# HELP QUICK PLEASE none of my USB ports will work



## mrhollywo0d (Mar 23, 2008)

*I KNOW IT LOOKS LONG BUT PLEASE READ ITS A LONG PROBLEM* I have an emachine(i know they are crap)t3422, a fairly newer comp that up until about a month ago only had one problem. I had one usb port that when I plugged things in would cause an error message saying device not recognized but the rest worked fine. then I found my computer frozen one mornin after falling asleep to a movie did a manual shutdown and upon startup it froze again;when I tried to log into my user name at the windows welcome screen. I finally got it started up after about 25 tries and messing with my bios and boot order(have since been returned to defaults)and now none of my usb ports will work and my cou usage sits at 100 percent. I have tried to install usb drivers I got from emachine support and still does not work. I have tried reinstalling the original drivers for the usb enhanced host and when I do so the install screen sits at the file copy screen on a file "usbhub20.sys". it acts as if working properly, in the window the paper is still flying from folder to folder as if installing correctly. but will not move from there with in 15 min. I do not know what could be wrong I am attempting to fix this problwm without taking it to a tech. also; my computer has 512mb ram but when I looked into the comp info its shows that only about 200mb of my ram is available.
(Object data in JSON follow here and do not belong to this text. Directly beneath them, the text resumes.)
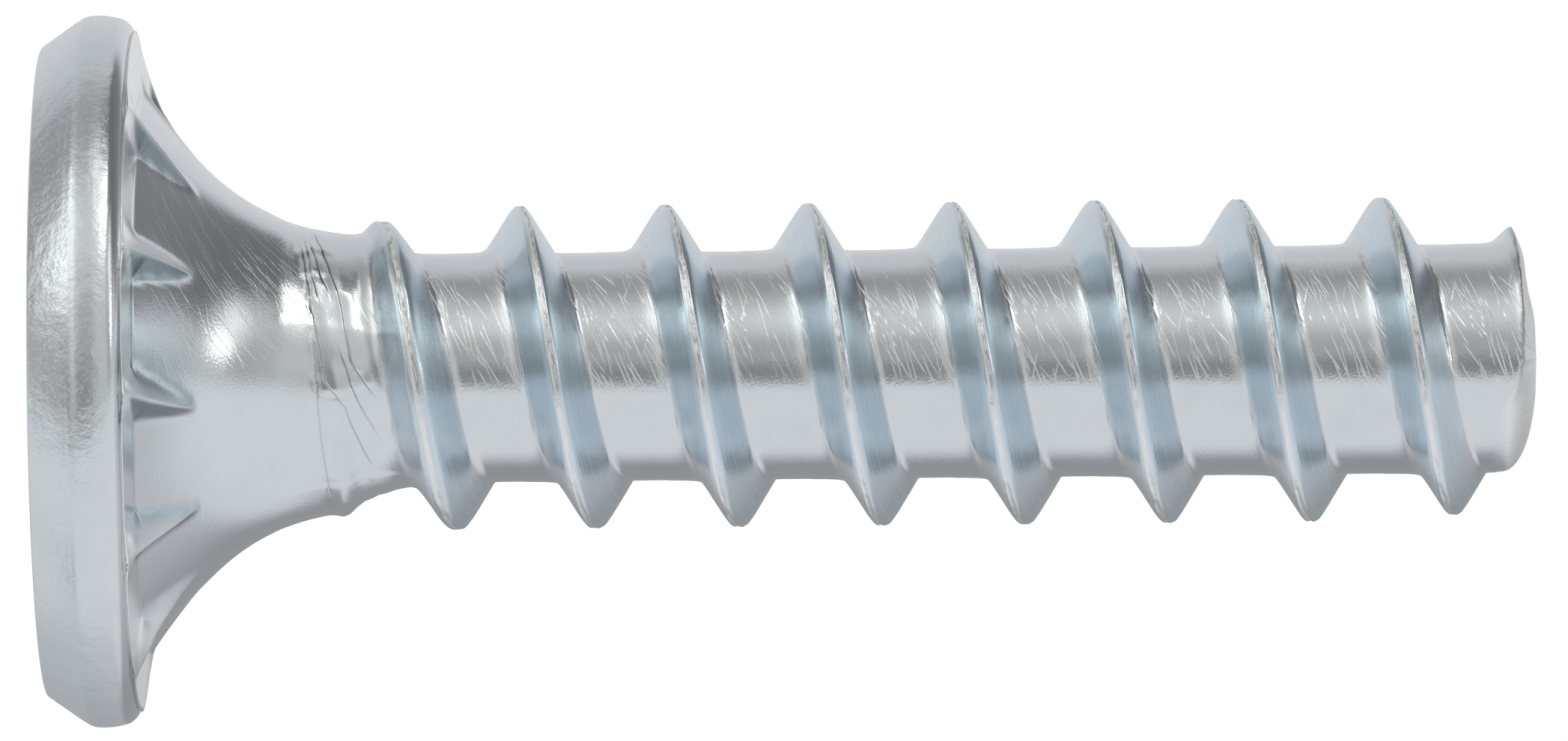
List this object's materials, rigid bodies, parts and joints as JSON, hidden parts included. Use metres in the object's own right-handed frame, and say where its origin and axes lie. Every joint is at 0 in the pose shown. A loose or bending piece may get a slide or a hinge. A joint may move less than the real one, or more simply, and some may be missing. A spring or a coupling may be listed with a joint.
{
  "type": "countersunk screw",
  "caption": "One-piece countersunk screw with a wide flat head, a flared neck with cutting ribs, a coarse thread up to the neck, a blunt sheared end and a lobed drive recess.",
  "frame": {"origin": "centre of the head's flat face, on the surface the screw stands on", "axes": "+Z along the screw's axis, from the head's face to the sheared end; +X across, with the first full crest passing over -X"},
  "size_m": [0.022, 0.022, 0.0461],
  "materials": {
    "zinc_plated_steel": "bright zinc-plated, light blue-grey, with fine rolling marks on the thread"
  },
  "bodies": {
    "root": {"countersunk_screw": "zinc_plated_steel"}
  },
  "joints": []
}
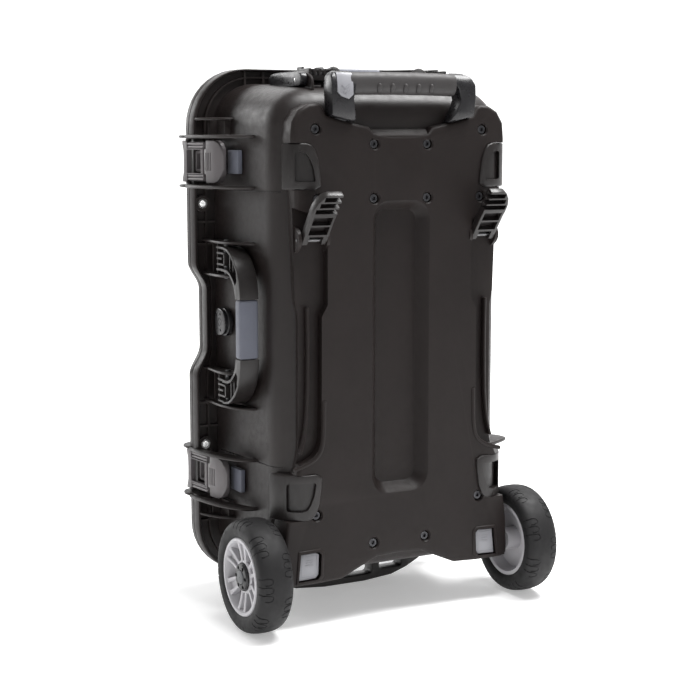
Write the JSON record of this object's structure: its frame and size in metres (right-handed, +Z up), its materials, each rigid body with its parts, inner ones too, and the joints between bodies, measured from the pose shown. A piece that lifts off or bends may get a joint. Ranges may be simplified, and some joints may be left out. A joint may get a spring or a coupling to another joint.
{
  "type": "drone carrying case",
  "caption": "Wheeled hard carrying case with a side-opening lid, foam cavities for a drone, a telescopic handle, fold-down grips and fold-out legs.",
  "frame": {"origin": "on the floor under the middle of the bounding box, with the case standing upright on its wheels and foot", "axes": "+Z up along the case's long side, +Y toward the lid, -Y the back plate with the telescopic handle, +X the hinge side, -X the latch side"},
  "size_m": [0.3648, 0.2575, 0.584],
  "materials": {
    "case_charcoal": "fine-textured moulded",
    "lid_charcoal": "fine-textured moulded",
    "plate_charcoal": "fine-textured moulded",
    "latch_taupe": "satin",
    "grip_slate": "soft touch",
    "button_grey": "satin",
    "bright_steel": "bright",
    "anodised_tube": "anodised",
    "tyre_rubber": "moulded",
    "rim_grey": "satin",
    "gloss_black": "semi-gloss",
    "foam_graphite": "closed-cell foam",
    "seal_rubber": "matte"
  },
  "bodies": {
    "case": {"base_shell": "case_charcoal", "back_plate": "plate_charcoal", "base_foam": "foam_graphite", "corner_bumper_upper_left": "case_charcoal", "corner_bumper_upper_right": "case_charcoal", "corner_bumper_lower_left": "case_charcoal", "corner_bumper_lower_right": "case_charcoal", "outer_tube_left": "anodised_tube", "outer_tube_right": "anodised_tube", "stand_foot": "case_charcoal", "pressure_valve": "gloss_black", "hinge_pin_upper": "bright_steel", "hinge_pin_lower": "bright_steel", "eyelet_base_upper": "bright_steel", "eyelet_base_lower": "bright_steel", "latch_keeper_upper": "grip_slate", "latch_keeper_lower": "grip_slate", "axle_left": "bright_steel", "axle_right": "bright_steel", "leg_pin_left": "bright_steel", "leg_pin_right": "bright_steel", "side_handle_pin_a": "bright_steel", "side_handle_pin_b": "bright_steel", "end_handle_pin_a": "bright_steel", "end_handle_pin_b": "bright_steel"},
    "lid": {"lid_shell": "lid_charcoal", "lid_seal": "seal_rubber", "lid_foam": "foam_graphite", "eyelet_lid_upper": "bright_steel", "eyelet_lid_lower": "bright_steel"},
    "latch_upper": {"latch_frame_upper": "latch_taupe", "latch_link_upper": "latch_taupe"},
    "latch_lower": {"latch_frame_lower": "latch_taupe", "latch_link_lower": "latch_taupe"},
    "pull_upper": {"latch_pull_upper": "latch_taupe"},
    "pull_lower": {"latch_pull_lower": "latch_taupe"},
    "side_grip": {"side_handle": "gloss_black", "side_handle_grip": "grip_slate"},
    "end_grip": {"end_handle": "gloss_black", "end_handle_grip": "grip_slate"},
    "middle_stage": {"middle_tube_left": "anodised_tube", "middle_tube_right": "anodised_tube"},
    "handle_stage": {"inner_tube_left": "anodised_tube", "inner_tube_right": "anodised_tube", "trolley_handle": "gloss_black"},
    "handle_release": {"handle_button": "button_grey"},
    "leg_l": {"leg_left": "case_charcoal"},
    "leg_r": {"leg_right": "case_charcoal"},
    "wheel_l": {"tyre_left": "tyre_rubber", "wheel_rim_left": "rim_grey", "hub_cap_left": "gloss_black"},
    "wheel_r": {"tyre_right": "tyre_rubber", "wheel_rim_right": "rim_grey", "hub_cap_right": "gloss_black"},
    "release_l": {"release_button_left": "button_grey"},
    "release_r": {"release_button_right": "button_grey"}
  },
  "joints": [
    {"name": "lid_hinge", "type": "hinge", "parent": "case", "child": "lid", "pos_m": [0.172, 0.07185, 0.305], "axis": [0, 0, -1], "range_deg": [0, 110]},
    {"name": "latch_upper_hinge", "type": "hinge", "parent": "lid", "child": "latch_upper", "pos_m": [-0.1665, 0.08885, 0.485], "axis": [0, 0, -1], "range_deg": [0, 60]},
    {"name": "latch_lower_hinge", "type": "hinge", "parent": "lid", "child": "latch_lower", "pos_m": [-0.1665, 0.08885, 0.144], "axis": [0, 0, -1], "range_deg": [0, 60]},
    {"name": "pull_upper_hinge", "type": "hinge", "parent": "latch_upper", "child": "pull_upper", "pos_m": [-0.1615, 0.04335, 0.485], "axis": [0, 0, -1], "range_deg": [0, 90]},
    {"name": "pull_lower_hinge", "type": "hinge", "parent": "latch_lower", "child": "pull_lower", "pos_m": [-0.1615, 0.04335, 0.144], "axis": [0, 0, -1], "range_deg": [0, 90]},
    {"name": "side_handle_hinge", "type": "hinge", "parent": "case", "child": "side_grip", "pos_m": [-0.1535, 0.01585, 0.313], "axis": [0, 0, -1], "range_deg": [0, 90]},
    {"name": "end_handle_hinge", "type": "hinge", "parent": "case", "child": "end_grip", "pos_m": [0, -0.03315, 0.5753], "axis": [1, 0, 0], "range_deg": [0, 90]},
    {"name": "middle_slide", "type": "slide", "parent": "case", "child": "middle_stage", "axis": [0, 0, 1], "range_m": [0, 0.2]},
    {"name": "handle_slide", "type": "slide", "parent": "middle_stage", "child": "handle_stage", "axis": [0, 0, 1], "range_m": [0, 0.2]},
    {"name": "button_press", "type": "slide", "parent": "handle_stage", "child": "handle_release", "axis": [0, 1, 0], "range_m": [0, 0.0018], "stiffness_N_per_m": 400},
    {"name": "leg_left_fold", "type": "hinge", "parent": "case", "child": "leg_l", "pos_m": [-0.102, -0.08465, 0.407], "axis": [1, 0, 0], "range_deg": [0, 140]},
    {"name": "leg_right_fold", "type": "hinge", "parent": "case", "child": "leg_r", "pos_m": [0.102, -0.08465, 0.407], "axis": [1, 0, 0], "range_deg": [0, 140]},
    {"name": "wheel_left_spin", "type": "hinge", "parent": "case", "child": "wheel_l", "pos_m": [-0.1634, -0.06885, 0.06], "axis": [1, 0, 0], "continuous": true},
    {"name": "wheel_right_spin", "type": "hinge", "parent": "case", "child": "wheel_r", "pos_m": [0.1634, -0.06885, 0.06], "axis": [1, 0, 0], "continuous": true},
    {"name": "release_left_press", "type": "slide", "parent": "case", "child": "release_l", "axis": [0, 1, 0], "range_m": [0, 0.002], "stiffness_N_per_m": 600},
    {"name": "release_right_press", "type": "slide", "parent": "case", "child": "release_r", "axis": [0, 1, 0], "range_m": [0, 0.002], "stiffness_N_per_m": 600}
  ],
  "couplings": [
    {"joint": "handle_slide", "follows": "middle_slide", "ratio": 1}
  ]
}
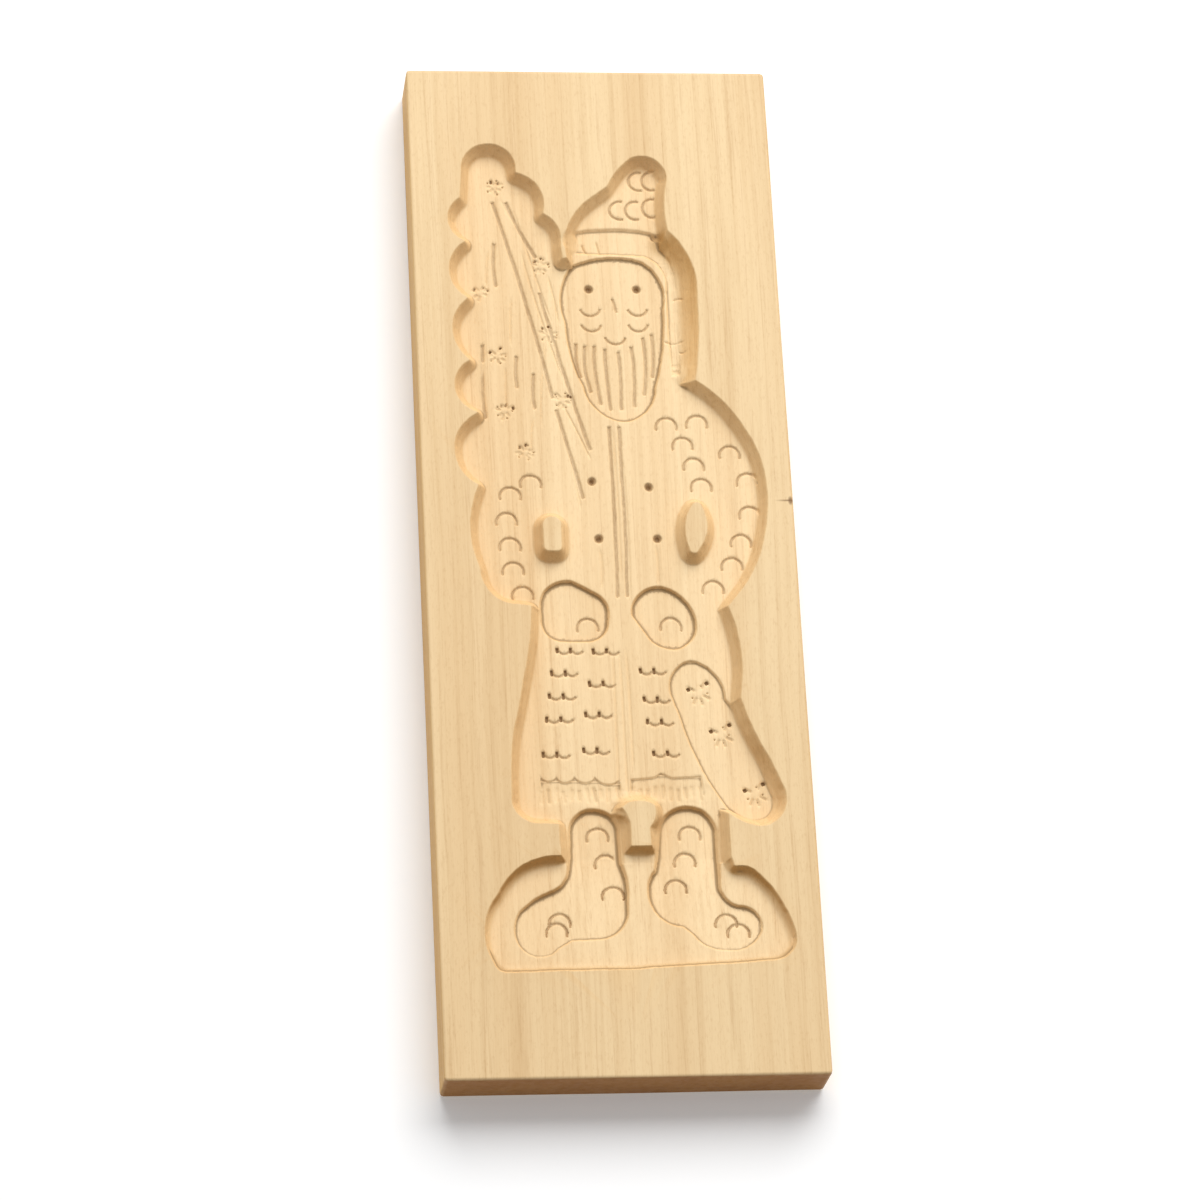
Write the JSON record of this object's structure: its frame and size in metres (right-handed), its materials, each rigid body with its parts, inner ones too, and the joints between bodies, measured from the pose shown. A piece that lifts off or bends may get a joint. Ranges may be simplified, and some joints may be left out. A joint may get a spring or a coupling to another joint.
{
  "type": "carved cookie mould",
  "caption": "Wooden cookie mould: a thick rectangular board with a bearded figure carrying a fir tree and a sack cut into its face.",
  "frame": {"origin": "middle of the board's flat back face; the board lies on its back", "axes": "+Z out of the carved face, +Y along the length towards the figure's cap, +X across the board to the right as seen from the front"},
  "size_m": [0.115, 0.332, 0.018],
  "materials": {
    "maple": "planed and hand-carved maple, unfinished and matt"
  },
  "bodies": {
    "root": {"mould_board": "maple"}
  },
  "joints": []
}
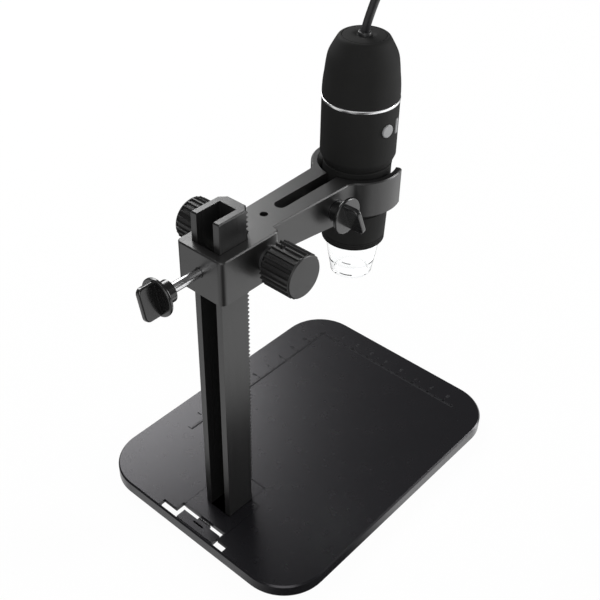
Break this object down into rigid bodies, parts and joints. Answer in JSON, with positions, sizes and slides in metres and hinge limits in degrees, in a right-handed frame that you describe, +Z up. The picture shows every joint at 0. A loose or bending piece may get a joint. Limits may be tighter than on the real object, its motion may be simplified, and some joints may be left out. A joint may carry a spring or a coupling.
{
  "type": "usb digital microscope",
  "caption": "Digital microscope on a rack stand: a round camera body held in a split collar on an arm that a pinion drives up a column, over a flat base.",
  "frame": {"origin": "centre of the base in plan, on the surface that the stand rests on", "axes": "+Z up, -Y from the column towards the microscope and the free front edge of the base, +X to the side with the long ruler"},
  "size_m": [0.2655, 0.174, 0.2647],
  "materials": {
    "base_black": "fine matte moulded black plastic",
    "arm_black": "fine grained moulded black plastic",
    "knob_black": "matte moulded black plastic with ribs",
    "wing_black": "smooth glossy black plastic",
    "casing_black": "satin black plastic casing",
    "button_grey": "satin light grey plastic",
    "trim_chrome": "polished bright ring",
    "clear_plastic": "clear moulded plastic, colourless",
    "lens_glass": "coated optical glass",
    "column_black": "black anodised extruded profile",
    "rack_black": "dark moulded gear plastic",
    "gear_brass": "machined brass",
    "steel": "turned steel",
    "ballast_steel": "zinc plated steel sheet",
    "bush_nylon": "black bearing plastic",
    "tip_nylon": "white nylon",
    "pad_rubber": "non-slip foam rubber",
    "cord_rubber": "black flexible cord jacket",
    "board_green": "green solder mask",
    "sensor_dark": "dark chip package",
    "led_white": "white lamp package",
    "optic_black": "dull black plastic"
  },
  "bodies": {
    "stand": {"base_shell": "base_black", "ballast_plate": "ballast_steel", "ballast_screws": "steel", "base_pad": "pad_rubber", "rear_feet": "pad_rubber", "column_foot": "base_black", "column": "column_black", "column_screws": "steel", "rack_strip": "rack_black", "cord_lead": "cord_rubber", "cord_coil": "cord_rubber", "cord_tie": "cord_rubber", "plug_lead": "cord_rubber", "plug_overmould": "cord_rubber", "plug_shell": "steel", "plug_tongue": "tip_nylon"},
    "latch": {"release_latch": "base_black"},
    "carriage": {"carriage_arm": "arm_black", "lock_insert": "gear_brass", "shaft_bushes": "bush_nylon", "clamp_nut": "steel"},
    "pinion": {"pinion_gear": "gear_brass", "pinion_shaft": "steel", "focus_knob_left": "knob_black", "focus_knob_right": "knob_black", "knob_grub_screws": "steel"},
    "lock": {"lock_knob": "wing_black", "lock_screw": "steel", "lock_tip": "tip_nylon"},
    "clamp": {"clamp_knob": "wing_black", "clamp_screw": "steel", "clamp_washer": "steel"},
    "microscope": {"grip_sleeve": "casing_black", "lower_housing": "casing_black", "tact_switches": "sensor_dark", "switch_board": "board_green", "trim_ring": "trim_chrome", "upper_housing": "casing_black", "top_cap": "casing_black", "cable_gland": "cord_rubber", "cord_tail": "cord_rubber", "main_board": "board_green", "board_screws": "steel", "image_sensor": "sensor_dark", "lens_tube": "optic_black", "led_board": "board_green", "leds": "led_white"},
    "snapshot": {"snapshot_button": "button_grey"},
    "zoom": {"zoom_button": "button_grey"},
    "focus_ring": {"focus_barrel": "casing_black", "clear_tip": "clear_plastic"},
    "lens_cell": {"lens_carrier": "optic_black", "objective_lens": "lens_glass"}
  },
  "joints": [
    {"name": "latch_press", "type": "hinge", "parent": "stand", "child": "latch", "pos_m": [0, 0.0754, 0.0029], "axis": [1, 0, 0], "range_deg": [0, 12], "stiffness_Nm_per_rad": 0.02},
    {"name": "carriage_slide", "type": "slide", "parent": "stand", "child": "carriage", "axis": [0, 0, 1], "range_m": [-0.08, 0.012], "deforming": ["cord_lead"]},
    {"name": "pinion_turn", "type": "hinge", "parent": "carriage", "child": "pinion", "pos_m": [0, 0.0414, 0.1405], "axis": [1, 0, 0], "range_deg": [-235, 1420]},
    {"name": "lock_turn", "type": "hinge", "parent": "carriage", "child": "lock", "pos_m": [0, 0.0793, 0.141], "axis": [0, 1, 0], "range_deg": [0, 360]},
    {"name": "clamp_turn", "type": "hinge", "parent": "carriage", "child": "clamp", "pos_m": [-0.012, -0.0005, 0.1415], "axis": [1, 0, 0], "range_deg": [0, 360]},
    {"name": "microscope_turn", "type": "hinge", "parent": "carriage", "child": "microscope", "pos_m": [0, -0.026, 0.141], "axis": [0, 0, 1], "range_deg": [-170, 170]},
    {"name": "focus_turn", "type": "hinge", "parent": "microscope", "child": "focus_ring", "pos_m": [0, -0.026, 0.1216], "axis": [0, 0, 1], "range_deg": [-151, 151]},
    {"name": "lens_focus", "type": "slide", "parent": "microscope", "child": "lens_cell", "axis": [0, 0, 1], "range_m": [-0.0025, 0.0025]},
    {"name": "snapshot_press", "type": "slide", "parent": "microscope", "child": "snapshot", "axis": [0.9925, -0.1219, 0], "range_m": [0, 0.0005], "stiffness_N_per_m": 400},
    {"name": "zoom_press", "type": "slide", "parent": "microscope", "child": "zoom", "axis": [0.9613, 0.2756, 0], "range_m": [0, 0.0005], "stiffness_N_per_m": 400}
  ],
  "couplings": [
    {"joint": "pinion_turn", "follows": "carriage_slide", "rad_per_m": -307.69},
    {"joint": "focus_turn", "follows": "lens_focus", "rad_per_m": 1047.2}
  ]
}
It shows it as having 512 but only says like 237 is available. please help me in any way possible.


----------



## dai (Jul 2, 2004)

in the device manager uninstall all listed usb items
turn the computer off
unplug the usb plugs
reboot twice
replug in the usb plugs


----------



## mrhollywo0d (Mar 23, 2008)

reboot as in normal restart or reboot(system recover or restore)


----------



## dai (Jul 2, 2004)

as in reboot the computer


----------



## Sloth (Mar 23, 2008)

Try following this article KB 925196 on Microsoft website. I am from Microsoft support team and have handled these type of cases. Follow that and you may have to go thru other related links mentioned at the bottom of the article. 
Hope that works for you. Let me know the results ..
Take Care


----------



## mrhollywo0d (Mar 23, 2008)

when i try to uninstall the drivers the unistall window freezes i have to use task manager to close it


----------



## dai (Jul 2, 2004)

are you right clicking on the usb listed item and choosing uninstall


----------



## mrhollywo0d (Mar 23, 2008)

yes an when i chose to unistall it ask me if im sure and i click ok and it freeezs there. i also tried deleting the registry values. i delelted them restarted and the new hardware bubble popped up as finding and installing a new usb root hub. i restarted again as it said and still nothing


----------



## dai (Jul 2, 2004)

check pnp is enabled in the bios


----------